**TO DO:**
Retype the material in full, keeping every word the same.

**SUPPLIED DATA:**
+ + + +
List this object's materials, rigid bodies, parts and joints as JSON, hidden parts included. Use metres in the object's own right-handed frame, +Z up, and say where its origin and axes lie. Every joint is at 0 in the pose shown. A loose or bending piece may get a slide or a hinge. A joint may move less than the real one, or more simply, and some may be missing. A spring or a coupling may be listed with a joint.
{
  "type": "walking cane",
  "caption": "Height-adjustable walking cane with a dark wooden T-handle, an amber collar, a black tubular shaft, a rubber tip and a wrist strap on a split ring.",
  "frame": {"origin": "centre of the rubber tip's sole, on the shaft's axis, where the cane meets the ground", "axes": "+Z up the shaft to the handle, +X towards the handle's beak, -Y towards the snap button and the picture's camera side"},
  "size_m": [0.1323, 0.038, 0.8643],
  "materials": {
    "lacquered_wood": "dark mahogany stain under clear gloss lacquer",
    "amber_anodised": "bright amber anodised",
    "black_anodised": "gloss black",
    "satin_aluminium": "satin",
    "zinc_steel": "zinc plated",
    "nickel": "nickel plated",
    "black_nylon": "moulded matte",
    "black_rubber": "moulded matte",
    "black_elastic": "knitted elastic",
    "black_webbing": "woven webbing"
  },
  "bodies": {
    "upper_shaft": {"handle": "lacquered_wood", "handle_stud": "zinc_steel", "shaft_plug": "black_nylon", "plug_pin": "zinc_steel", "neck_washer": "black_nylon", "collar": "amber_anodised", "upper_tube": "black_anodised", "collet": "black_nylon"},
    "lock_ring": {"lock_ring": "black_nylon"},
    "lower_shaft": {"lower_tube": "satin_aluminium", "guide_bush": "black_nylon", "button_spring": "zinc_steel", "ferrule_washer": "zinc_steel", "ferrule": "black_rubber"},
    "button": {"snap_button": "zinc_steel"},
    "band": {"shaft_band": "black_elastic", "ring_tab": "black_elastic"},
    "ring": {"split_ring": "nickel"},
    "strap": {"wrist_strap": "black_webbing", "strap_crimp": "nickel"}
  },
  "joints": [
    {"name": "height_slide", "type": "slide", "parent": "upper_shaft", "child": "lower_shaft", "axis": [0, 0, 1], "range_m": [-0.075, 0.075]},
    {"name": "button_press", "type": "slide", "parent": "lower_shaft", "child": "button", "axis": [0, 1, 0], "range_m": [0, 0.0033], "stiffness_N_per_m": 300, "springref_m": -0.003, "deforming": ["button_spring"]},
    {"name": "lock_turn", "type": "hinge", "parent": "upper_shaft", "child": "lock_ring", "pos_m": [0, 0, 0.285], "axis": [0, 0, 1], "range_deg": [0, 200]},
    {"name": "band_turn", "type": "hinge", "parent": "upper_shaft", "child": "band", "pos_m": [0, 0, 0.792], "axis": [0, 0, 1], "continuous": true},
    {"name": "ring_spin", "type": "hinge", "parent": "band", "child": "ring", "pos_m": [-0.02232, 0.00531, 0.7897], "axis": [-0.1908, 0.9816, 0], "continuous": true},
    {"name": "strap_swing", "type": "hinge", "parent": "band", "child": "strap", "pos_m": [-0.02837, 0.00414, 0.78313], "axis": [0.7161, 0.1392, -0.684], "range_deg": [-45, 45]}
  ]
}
+ + + +
**PROBLEM SOLUTION:**
List this object's materials, rigid bodies, parts and joints as JSON, hidden parts included. Use metres in the object's own right-handed frame, +Z up, and say where its origin and axes lie. Every joint is at 0 in the pose shown. A loose or bending piece may get a slide or a hinge. A joint may move less than the real one, or more simply, and some may be missing. A spring or a coupling may be listed with a joint.
{
  "type": "walking cane",
  "caption": "Height-adjustable walking cane with a dark wooden T-handle, an amber collar, a black tubular shaft, a rubber tip and a wrist strap on a split ring.",
  "frame": {"origin": "centre of the rubber tip's sole, on the shaft's axis, where the cane meets the ground", "axes": "+Z up the shaft to the handle, +X towards the handle's beak, -Y towards the snap button and the picture's camera side"},
  "size_m": [0.1323, 0.038, 0.8643],
  "materials": {
    "lacquered_wood": "dark mahogany stain under clear gloss lacquer",
    "amber_anodised": "bright amber anodised",
    "black_anodised": "gloss black",
    "satin_aluminium": "satin",
    "zinc_steel": "zinc plated",
    "nickel": "nickel plated",
    "black_nylon": "moulded matte",
    "black_rubber": "moulded matte",
    "black_elastic": "knitted elastic",
    "black_webbing": "woven webbing"
  },
  "bodies": {
    "upper_shaft": {"handle": "lacquered_wood", "handle_stud": "zinc_steel", "shaft_plug": "black_nylon", "plug_pin": "zinc_steel", "neck_washer": "black_nylon", "collar": "amber_anodised", "upper_tube": "black_anodised", "collet": "black_nylon"},
    "lock_ring": {"lock_ring": "black_nylon"},
    "lower_shaft": {"lower_tube": "satin_aluminium", "guide_bush": "black_nylon", "button_spring": "zinc_steel", "ferrule_washer": "zinc_steel", "ferrule": "black_rubber"},
    "button": {"snap_button": "zinc_steel"},
    "band": {"shaft_band": "black_elastic", "ring_tab": "black_elastic"},
    "ring": {"split_ring": "nickel"},
    "strap": {"wrist_strap": "black_webbing", "strap_crimp": "nickel"}
  },
  "joints": [
    {"name": "height_slide", "type": "slide", "parent": "upper_shaft", "child": "lower_shaft", "axis": [0, 0, 1], "range_m": [-0.075, 0.075]},
    {"name": "button_press", "type": "slide", "parent": "lower_shaft", "child": "button", "axis": [0, 1, 0], "range_m": [0, 0.0033], "stiffness_N_per_m": 300, "springref_m": -0.003, "deforming": ["button_spring"]},
    {"name": "lock_turn", "type": "hinge", "parent": "upper_shaft", "child": "lock_ring", "pos_m": [0, 0, 0.285], "axis": [0, 0, 1], "range_deg": [0, 200]},
    {"name": "band_turn", "type": "hinge", "parent": "upper_shaft", "child": "band", "pos_m": [0, 0, 0.792], "axis": [0, 0, 1], "continuous": true},
    {"name": "ring_spin", "type": "hinge", "parent": "band", "child": "ring", "pos_m": [-0.02232, 0.00531, 0.7897], "axis": [-0.1908, 0.9816, 0], "continuous": true},
    {"name": "strap_swing", "type": "hinge", "parent": "band", "child": "strap", "pos_m": [-0.02837, 0.00414, 0.78313], "axis": [0.7161, 0.1392, -0.684], "range_deg": [-45, 45]}
  ]
}